Provided material
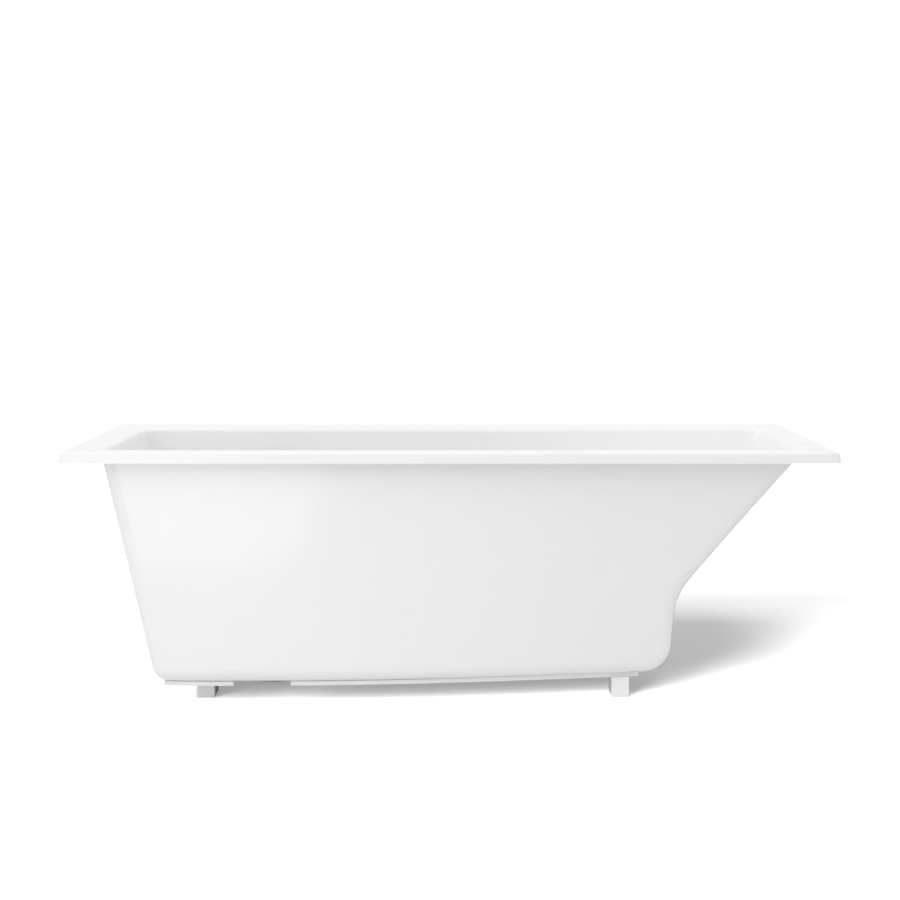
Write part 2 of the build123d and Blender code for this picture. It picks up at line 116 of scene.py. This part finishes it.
shellLook = {"white": (0.90, 0.90, 0.898), "cloudy": (0.892, 0.893, 0.893), "cloudSize": 0.3,
             "rough": (0.18, 0.215), "filmSize": 0.09, "ior": 1.49, "coat": 0.3, "coatRough": 0.08,
             "peelSize": 0.006, "peelDepth": 0.000004, "peelStrength": 0.5}

def castWhite():
    look = shellLook
    mat, tree, shader = startFinish("castWhite", look["white"], look["rough"][0])
    tint(tree, shader, cloud(tree, look["cloudSize"], "smooth"), look["cloudy"], look["white"])
    gloss(tree, shader, cloud(tree, look["filmSize"], "smooth"), look["rough"])
    shader.inputs["IOR"].default_value = look["ior"]
    shader.inputs["Coat Weight"].default_value = look["coat"]
    shader.inputs["Coat Roughness"].default_value = look["coatRough"]
    dents(tree, shader, cloud(tree, look["peelSize"], "smooth"), look["peelDepth"], look["peelStrength"])
    return mat


# white sealed board: satin film with the long fibres of the panel just showing through

boardLook = {"white": (0.90, 0.90, 0.895), "dusty": (0.865, 0.863, 0.855), "dustSize": 0.05,
             "rough": (0.42, 0.58), "fibreSize": 0.006, "fibreDepth": 0.00012, "fibreStrength": 0.5,
             "fibreStretch": (0.12, 1, 1), "dustStretch": (0.4, 1, 1)}

def sealedBoard():
    look = boardLook
    mat, tree, shader = startFinish("sealedBoard", look["white"], look["rough"][0])
    fibre = cloud(tree, look["fibreSize"], "fine", look["fibreStretch"])
    dust = cloud(tree, look["dustSize"], "fine", look["dustStretch"])
    tint(tree, shader, dust, look["dusty"], look["white"])
    gloss(tree, shader, fibre, look["rough"])
    dents(tree, shader, fibre, look["fibreDepth"], look["fibreStrength"])
    return mat


# moulded block of a foot: fine spark-eroded grain

footLook = {"white": (0.92, 0.92, 0.915), "scuffed": (0.885, 0.882, 0.875), "scuffSize": 0.03,
            "scuffFrom": 0.25, "scuffTo": 0.5, "rough": (0.42, 0.6), "roughSize": 0.012,
            "grainSize": 0.0012, "grainDepth": 0.00006, "grainStrength": 0.5}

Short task
All of the data shown above must be copied exactly.

Final result
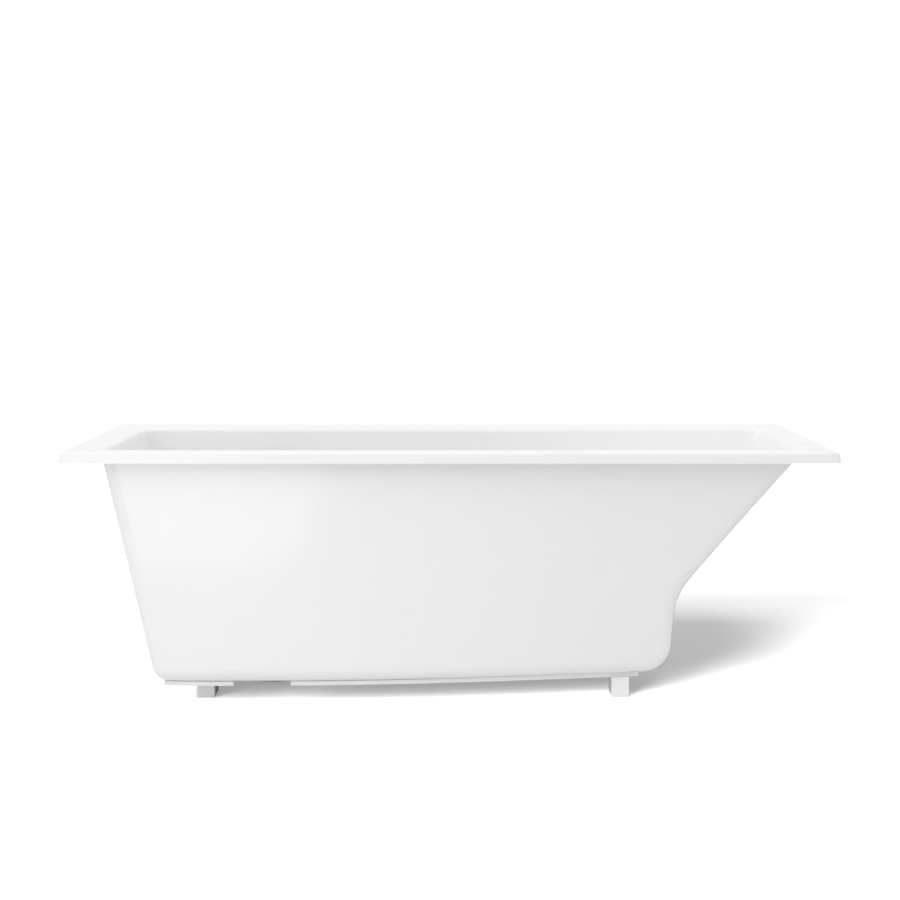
Write part 2 of the build123d and Blender code for this picture. It picks up at line 116 of scene.py. This part finishes it.
shellLook = {"white": (0.90, 0.90, 0.898), "cloudy": (0.892, 0.893, 0.893), "cloudSize": 0.3,
             "rough": (0.18, 0.215), "filmSize": 0.09, "ior": 1.49, "coat": 0.3, "coatRough": 0.08,
             "peelSize": 0.006, "peelDepth": 0.000004, "peelStrength": 0.5}

def castWhite():
    look = shellLook
    mat, tree, shader = startFinish("castWhite", look["white"], look["rough"][0])
    tint(tree, shader, cloud(tree, look["cloudSize"], "smooth"), look["cloudy"], look["white"])
    gloss(tree, shader, cloud(tree, look["filmSize"], "smooth"), look["rough"])
    shader.inputs["IOR"].default_value = look["ior"]
    shader.inputs["Coat Weight"].default_value = look["coat"]
    shader.inputs["Coat Roughness"].default_value = look["coatRough"]
    dents(tree, shader, cloud(tree, look["peelSize"], "smooth"), look["peelDepth"], look["peelStrength"])
    return mat


# white sealed board: satin film with the long fibres of the panel just showing through

boardLook = {"white": (0.90, 0.90, 0.895), "dusty": (0.865, 0.863, 0.855), "dustSize": 0.05,
             "rough": (0.42, 0.58), "fibreSize": 0.006, "fibreDepth": 0.00012, "fibreStrength": 0.5,
             "fibreStretch": (0.12, 1, 1), "dustStretch": (0.4, 1, 1)}

def sealedBoard():
    look = boardLook
    mat, tree, shader = startFinish("sealedBoard", look["white"], look["rough"][0])
    fibre = cloud(tree, look["fibreSize"], "fine", look["fibreStretch"])
    dust = cloud(tree, look["dustSize"], "fine", look["dustStretch"])
    tint(tree, shader, dust, look["dusty"], look["white"])
    gloss(tree, shader, fibre, look["rough"])
    dents(tree, shader, fibre, look["fibreDepth"], look["fibreStrength"])
    return mat


# moulded block of a foot: fine spark-eroded grain

footLook = {"white": (0.92, 0.92, 0.915), "scuffed": (0.885, 0.882, 0.875), "scuffSize": 0.03,
            "scuffFrom": 0.25, "scuffTo": 0.5, "rough": (0.42, 0.6), "roughSize": 0.012,
            "grainSize": 0.0012, "grainDepth": 0.00006, "grainStrength": 0.5}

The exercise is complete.